Durante la semana anterior mucho se habló, parece que nada se concretó, de un acercamiento con el Movimiento Evita en la provincia de Buenos Aires. En la ciudad de Buenos Aires, por su lado, el presidente Macri tiene lazos aceitados con el ex ministro Martín Lousteau y con el dirigente radical Enrique Nosiglia, aunque choca con la intransigencia de Rodríguez Larreta.
La corrida cambiaria precipitó un tiempo político que todos esperaban recién para el segundo semestre del año. Nada de eso. Comenzó ya.

La vecindad
Hoy domingo Venezuela elige presidente. “Elige” es un mero formalismo para un proceso amañado por un gobierno dictatorial decidido a todo para retener el poder.
Por ende, el impresentable de Nicolás Maduro continuará en el poder de una Venezuela que se vacía de gente que emigra para no sufrir los terrenales flagelos de una inflación descontrolada y de una escasez absoluta.
Los “comicios” venezolanos no serán reconocidos por buena parte de los países de la región que los consideran ilegales, ilegítimos y no creíbles.
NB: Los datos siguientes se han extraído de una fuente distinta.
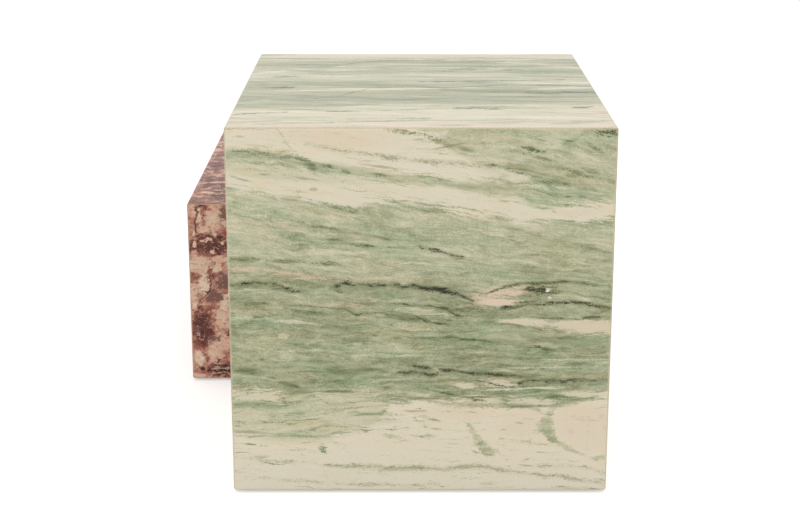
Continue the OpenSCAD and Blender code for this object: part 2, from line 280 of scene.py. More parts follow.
# the look says where the bands, marks and veins lie
def greenStone(name, look):
    material, tree = newMaterial(name)
    along, up, into, place = faceAxes(tree, look["axes"])
    shift = look["shift"]
    long, tall = look["stretch"]
    green = greenMarble

    # the layers lean, with one slope for each height
    slope = calc(tree, "SUBTRACT", byHeight(tree, up, look["slopes"], 0.5), 0.5)
    level = calc(tree, "MULTIPLY_ADD", slope, calc(tree, "SUBTRACT", along, green["leanMiddle"]), up)
    across = calc(tree, "DIVIDE", along, long)
    level = calc(tree, "DIVIDE", level, tall)
    layers = put(tree, "CombineXYZ", {0: across, 1: level, 2: into}).outputs[0]
    plain = put(tree, "VectorMath", {0: place, 1: (1 / long, 1 / tall, 1)}, operation="MULTIPLY").outputs[0]
    layers = stir(tree, layers, (60, 26, 40), (40, 20, 0), shift + 8)

    # the ground tone
    cloud = grainOf(tree, layers, green["cloudSize"], 3, 0.5, shift + 1)
    ground = calc(tree, "MULTIPLY_ADD", cloud, look["clouds"], byHeight(tree, up, look["ground"]))
    if "wildCream" in look:
        start, size = look["wildCream"]
        wild = noise(tree, layers, size, 3, 0.5, shift + 12)
        ground = mixValue(tree, fade(tree, wild, start, start + 0.07), ground, green["wildTone"])

    # the grain: streaks, threads, flecks and specks
    streak = grainOf(tree, layers, green["streakSize"], 4, 0.6, shift + 2)
    thread = grainOf(tree, layers, green["threadSize"], 3, 0.6, shift + 4)
    fleck = grainOf(tree, layers, green["fleckSize"], 3, 0.65, shift + 14)
    speck = grainOf(tree, plain, green["speckSize"], 2, 0.7, shift + 6)
    swell = grainOf(tree, plain, green["swellSize"], 3, 0.6, shift + 15)
    frayWide = summed(tree, (streak, 2.2), (thread, 1.6), (speck, 0.9))
    fraySoft = calc(tree, "MULTIPLY", frayWide, 0.7)
    frayFine = summed(tree, (fleck, 1.6), (speck, 2.2), (thread, 0.9))
    frayVein = summed(tree, (swell, 2), (frayFine, 0.65))
    grit = calc(tree, "MULTIPLY_ADD", speck, 1.5, calc(tree, "MULTIPLY_ADD", thread, 1.5, fleck))
    broken = fade(tree, grit, -0.16, 0.16, look["solid"], 1)

    # zones and marks in the ground
    bent = stir(tree, place, (40 * long, 16 * tall, 30), (10 * long, 5 * tall, 0), shift)
    ragged = stir(tree, bent, (9 * long, 2.6 * tall, 6), (8 * long, 3.4 * tall, 0), shift + 3)
    run, rise = bothWays(tree, ragged)
    for aim, soft, points in look["zones"]:
        near = bandNear(tree, run, rise, points, soft)
        ground = mixValue(tree, frayed(tree, near, frayWide, 0.16, 0.84), ground, aim)
    nearby = stir(tree, place, (8 * long, 2.4 * tall, 6), (6 * long, 2.4 * tall, 0), shift + 5, 4)
    run, rise = bothWays(tree, nearby)
    for aim, soft, points in look["standing"]:
        near = bandNear(tree, rise, run, points, soft)
        mask = frayed(tree, near, frayFine, 0.16, 0.7)
        mask = calc(tree, "MULTIPLY", mask, calc(tree, "MAXIMUM", broken, 0.4))
        ground = mixValue(tree, mask, ground, aim)
    for aim, share, marks in look["marks"]:
        near = marksNear(tree, nearby, marks)
        if aim < 0.6:
            # dark marks are crisp and broken up, pale ones soft
            mask = frayed(tree, near, frayFine, 0.32, 0.66)
            mask = calc(tree, "MULTIPLY", mask, calc(tree, "MULTIPLY", broken, share))
        else:
            mask = calc(tree, "MULTIPLY", frayed(tree, near, fraySoft, 0.12, 0.58), share)
        ground = mixValue(tree, mask, ground, aim)

    # the grain counts for more in the green than in the cream
    mottle = grainOf(tree, layers, green["mottleSize"], 2, 0.5, shift + 16)
    grain = summed(tree, (speck, look["specks"]), (fleck, look["flecks"]), (thread, look["threads"]),
                   (streak, look["streaks"]), (mottle, look["mottle"]))
    strength = fade(tree, ground, 0.62, 0.9, 1, look["creamGrain"])
    colour = ramp(tree, calc(tree, "MULTIPLY_ADD", grain, strength, ground), green["tones"])

    # cooler and warmer greens
    hue = noise(tree, layers, green["hueSize"], 3, 0.5, shift + 7)
    inGreen = fade(tree, ground, 0.84, 0.62)
    cooler = calc(tree, "MULTIPLY", fade(tree, hue, 0.5, 0.64, 0, look["cool"]), inGreen)
    colour = mixColour(tree, cooler, colour, tone(green["coolTone"]), "MULTIPLY")
    colour = mixColour(tree, fade(tree, hue, 0.48, 0.36), colour, tone(green["warmTone"]), "MULTIPLY")
    if "cast" in look:
        colour = mixColour(tree, 1, colour, tone(look["cast"]), "MULTIPLY")
    frayTint = calc(tree, "MULTIPLY", frayWide, 0.6)
    for shade, share, marks in look["tints"]:
        mask = frayed(tree, marksNear(tree, nearby, marks, 1.9), frayTint, 0.06, 0.8)
        mask = calc(tree, "MULTIPLY", mask, calc(tree, "MULTIPLY_ADD", broken, share * 0.6, share * 0.4))
        colour = mixColour(tree, mask, colour, tone(shade))

    # veins that swell and break up, with a green shadow beside them
    fine = stir(tree, place, (14 * long, 6 * tall, 8), (4 * long, 2.4 * tall, 0), shift + 11, 1)
    run, rise = bothWays(tree, fine)
    for shade, share, soft, veins in look["veins"]:
        near = pick(tree, "MAXIMUM", [bandNear(tree, run, rise, points, soft) for points in veins])
        beside = calc(tree, "MULTIPLY", frayed(tree, near, frayFine, 0.1, 0.8), share * 0.7)
        colour = mixColour(tree, beside, colour, tone(green["shadowTone"]), "MULTIPLY")
        core = calc(tree, "MULTIPLY", frayed(tree, near, frayVein, 0.32, 0.92), calc(tree, "SQRT", broken))
        colour = mixColour(tree, calc(tree, "MULTIPLY", core, share), colour, tone(shade))

    polishWithEdgeHighlight(tree, look, green, colour, along, up, place, speck)
    return material


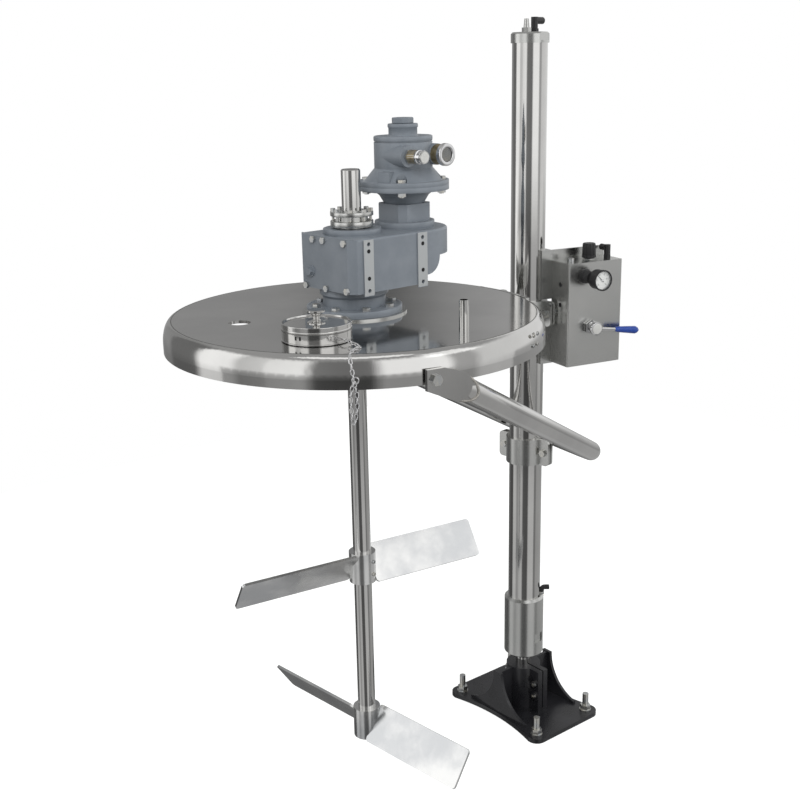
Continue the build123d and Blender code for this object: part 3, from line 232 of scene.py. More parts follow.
# %% Ceiling, ground and softbox
# high is the sine of the angle above the horizon, and way_round the share of a full turn.
ceiling_level, strip_level, ground_level = 0.42, 0.9, 0.48
low_wall_shade, softbox_level = 0.55, 0.75
ceiling = high.smooth(0.50, 0.72)
strip = high.band((0.80, 0.84), (0.92, 0.96)) * (1 - way_round.smooth(0.27, 0.31))
tone = ring * (1 - ceiling) + ceiling * (strip * strip_level + ceiling_level)
above_ground = high.smooth(-0.36, -0.08)
behind_camera = (way_round > 0.917) + (way_round < 0.305)
far_right = (way_round > 0.44) * (way_round < 0.61)
low_wall = high.band((-0.36, -0.26), (-0.16, -0.06)) * (behind_camera + far_right * 0.75)
tone = tone * (above_ground * (1 - ground_level) + ground_level) * (1 - low_wall * low_wall_shade)
softbox = high.band((0.42, 0.50), (0.74, 0.80)) * way_round.band((0.26, 0.29), (0.36, 0.40))
tone = tone + softbox * softbox_level

# %% White for the camera, panels for the metal, an even level for the rest
even_level = 0.62
seen = room.node("ShaderNodeLightPath", output="Is Camera Ray")
glossy = room.node("ShaderNodeLightPath", output="Is Glossy Ray")
level = seen + (1 - seen) * (tone * glossy + (1 - glossy) * even_level)
background = room.node("ShaderNodeBackground", {}, {"Color": (1, 1, 1), "Strength": level})
output = room.tree.nodes.new("ShaderNodeOutputWorld")
room.tree.links.new(background.socket, output.inputs["Surface"])
print(len(room.tree.nodes), "nodes in the world")

# %% [markdown]
# ## Lamps
# Three large area lamps give soft shadows. They could also be mirrored in the steel, where
# they would lie over the ring's panels, so they are hidden from mirror rays.

# %% Lamps
subject = Vector((-0.3, 0, 1.0))


def lamp(name, place, size, power):
    """A soft square lamp at a place, turned to face the machine."""
    light = bpy.data.lights.new(name, "AREA")
    light.size, light.energy = size, power
    holder = bpy.data.objects.new(name, light)
    holder.location = place
    holder.rotation_euler = (subject - Vector(place)).to_track_quat("-Z", "Y").to_euler()
    holder.visible_glossy = False
    scene.collection.objects.link(holder)
    print(name, power, "W")


lamp("key_lamp", (-2.6, -3.0, 3.6), 2.2, 95)
lamp("fill_lamp", (2.8, -2.4, 2.4), 2.5, 45)
lamp("back_lamp", (0.5, 3.4, 3.2), 2.5, 45)

# %% [markdown]
# ## The floor
# The floor is one pale face. Light on it alone would leave it grey, and more light would
# wash out the machine, so it glows a little for the camera only and keeps its shadow.

# %% Floor
reach, floor_glow = 2.6, 0.78
floor_mesh = bpy.data.meshes.new("floor")
floor_mesh.from_pydata([(-reach, -reach, 0), (reach, -reach, 0), (reach, reach, 0), (-reach, reach, 0)],
                       [], [(0, 1, 2, 3)])
floor = bpy.data.objects.new("floor", floor_mesh)
floor.visible_glossy = False
scene.collection.objects.link(floor)
pale = Shader("floor_paint")
glow = pale.node("ShaderNodeLightPath", output="Is Camera Ray") * floor_glow
floor_mesh.materials.append(pale.finish(
    Base_Color=(0.42, 0.43, 0.42), Roughness=0.8, Specular_IOR_Level=0.0,
    Emission_Color=(1, 1, 1), Emission_Strength=glow))
print("floor", 2 * reach, "m wide")

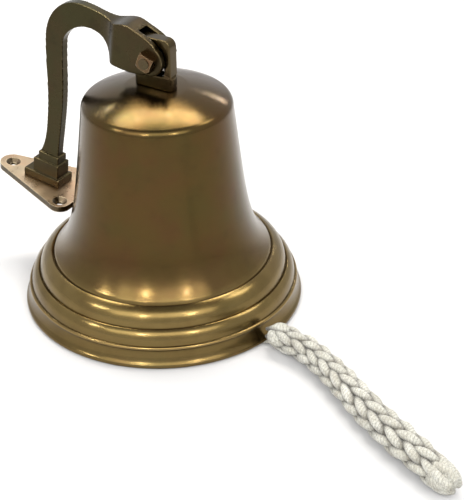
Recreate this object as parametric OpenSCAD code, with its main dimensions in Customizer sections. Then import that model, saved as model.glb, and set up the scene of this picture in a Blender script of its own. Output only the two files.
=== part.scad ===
/* [Bell] */
// Radius of the mouth at the rim
mouth_r = 101.6; // [96:0.5:107]
// Height of the flat seat on top of the crown
crown_z = 166.5; // [166:0.1:167]
// Thickness of the bell wall at the waist
wall_t = 4.2; // [3.6:0.1:5]
// Facets around the bell
bell_fn = 160; // [96:8:192]

/* [Crown staple] */
// Depth of the staple, front to back
staple_d = 8.6; // [7.6:0.2:9]
// Half width of the eye in the staple
eye_hw = 9.6; // [9:0.1:10.2]
// Height of the pivot bolt above the mouth
pivot_z = 188.3; // [188:0.1:189]

/* [Bracket] */
// How far the resting bracket leans away from the bell, in degrees
lean = 7; // [7:0.25:12]
// Thickness of the arm
arm_t = 7; // [6:0.2:8]
// Width across the two cheeks of the fork
fork_w = 18.3; // [17.4:0.1:19]
// Width of the slot between the cheeks
slot_w = 9.8; // [9.6:0.1:10.2]
// Thickness of the wall plate
plate_t = 4.6; // [4:0.1:5.2]
// Radius of each wall screw hole
hole_r = 2.6; // [2.2:0.1:3]

/* [Clapper] */
// Direction of the clapper's swing about the bell axis, in degrees
swing_yaw = -15; // [-25:1:-5]
// Radius of the clapper ball
ball_r = 16.5; // [14:0.5:17]
// Height of the clapper pin above the mouth
clapper_z = 136; // [135:0.5:137]

/* [Lanyard] */
// Radius of the thick braided part
braid_r = 12; // [11.4:0.1:12.2]
// Radius of the thin cord that ties the braid to the clapper
loop_r = 1.8; // [1.4:0.1:2]

/* [Hidden] */
eps = 0.01;
dr = mouth_r - 101.6;      // every ring of the flare follows the mouth radius
stud_r = 4;                // M8 stud under the staple
crown_in = crown_z - 5;    // underside of the crown
bolt_r = 4;                // M8 pivot bolt
pocket_r = 21;             // round pocket between the fork's cheeks
plate_top = -133.3;        // front face of the wall plate, measured from the pivot
hole_1 = [-119.6, 0];      // screw hole at the plate's point
hole_2 = [-60.5, 20.4];      // and the pair nearest the bell

// point on a quadratic curve
function quad(a, b, c, t) = (1 - t) * (1 - t) * a + 2 * t * (1 - t) * b + t * t * c;
function quad_pts(a, b, c, n) = [for (i = [0:n]) quad(a, b, c, i / n)];
// point on a cubic curve
function cub(a, b, c, d, t) = pow(1 - t, 3) * a + 3 * t * pow(1 - t, 2) * b + 3 * t * t * (1 - t) * c + pow(t, 3) * d;
function cub_pts(a, b, c, d, n) = [for (i = [1:n]) cub(a, b, c, d, i / n)];
function arc(cx, cy, r, a0, a1, n) = [for (i = [0:n]) [cx + r * cos(a0 + (a1 - a0) * i / n), cy + r * sin(a0 + (a1 - a0) * i / n)]];
// outside radius of the waist at a height above the mouth
function waist(z) = 54.94 + dr + 0.114 * (135 - z) + 12.3 * exp(-(z - 41) / 15);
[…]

La oposición, en su conjunto, no se presenta y solo compiten algunos candidatos que, en su momento, pertenecieron al “chavismo”.
Como para dotar de certeza a sus comicios, Maduro convocó al CEELA, Consejo de Expertos Electorales de Latino América, creado por Hugo Chávez. Y para agregar más certeza, los restantes observadores serán rusos, enviados por el “demócrata” Vladimir Putin. En fin…
Una semana después de Venezuela, la vecina Colombia, receptora de más de 700 mil venezolanos del millón 600 mil que ya abandonaron el país. Allí el candidato con mayores posibilidades es Iván Duque, un liberal que aventaja, en primera vuelta, al ex guerrillero y ex alcalde mayor de Bogotá, Gustavo Petro, postulado desde la izquierda.
Para el resto del año, la agenda de la región habla de las presidenciales mexicanas en junio y de las brasileñas en octubre.
Los resultados de los tres procesos determinarán si se consolida o no la tendencia democrático-liberal o retorna el populismo, más o menos disfrazado de progresismo, de la mano de Andrés López Obrador en México –favorito en las encuestas- o de “Lula” en Brasil, si supera sus obstáculos judiciales como consecuencia de su condena por corrupción.